-- Records with modeling code --
•••

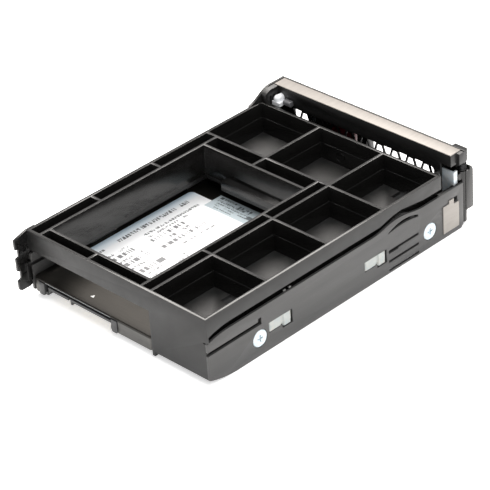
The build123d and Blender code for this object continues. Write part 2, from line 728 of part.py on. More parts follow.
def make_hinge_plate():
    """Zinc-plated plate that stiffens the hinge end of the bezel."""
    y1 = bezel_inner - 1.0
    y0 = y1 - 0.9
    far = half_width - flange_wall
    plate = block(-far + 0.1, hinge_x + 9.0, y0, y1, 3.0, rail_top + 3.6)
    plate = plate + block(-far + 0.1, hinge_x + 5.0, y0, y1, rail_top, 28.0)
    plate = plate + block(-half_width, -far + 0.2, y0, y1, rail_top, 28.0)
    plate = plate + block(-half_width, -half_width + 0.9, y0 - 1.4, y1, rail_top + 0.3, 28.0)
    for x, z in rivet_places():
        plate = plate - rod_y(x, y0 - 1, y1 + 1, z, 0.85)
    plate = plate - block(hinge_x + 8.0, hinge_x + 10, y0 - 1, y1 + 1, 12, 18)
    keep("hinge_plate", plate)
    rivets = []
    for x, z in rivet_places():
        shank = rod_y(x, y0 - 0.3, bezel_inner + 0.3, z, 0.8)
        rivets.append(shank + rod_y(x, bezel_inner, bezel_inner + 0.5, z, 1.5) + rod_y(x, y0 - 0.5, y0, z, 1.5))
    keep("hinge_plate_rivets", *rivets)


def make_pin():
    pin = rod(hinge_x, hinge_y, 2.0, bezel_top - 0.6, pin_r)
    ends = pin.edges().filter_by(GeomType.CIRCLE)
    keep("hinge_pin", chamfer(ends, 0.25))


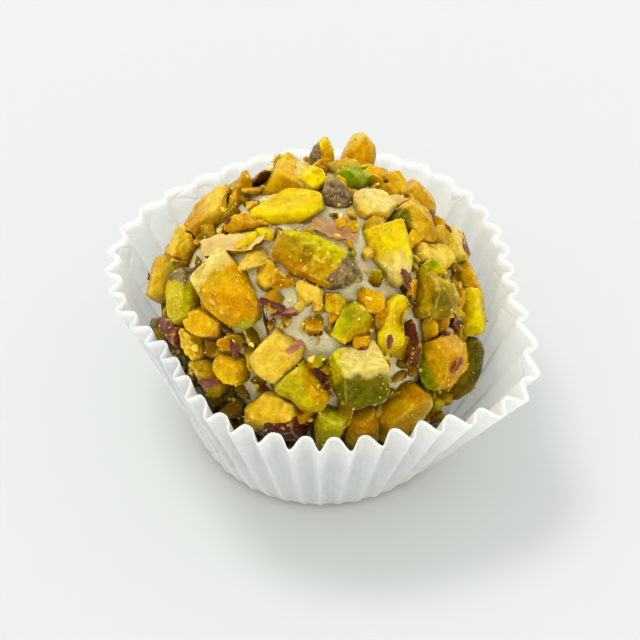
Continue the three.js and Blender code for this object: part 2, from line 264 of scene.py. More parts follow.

•••

-- PROBLEM DESCRIPTION --
Above is a listing; report how many of its lines include the word "object", giving the number only.

-- PROBLEM SOLUTION --
2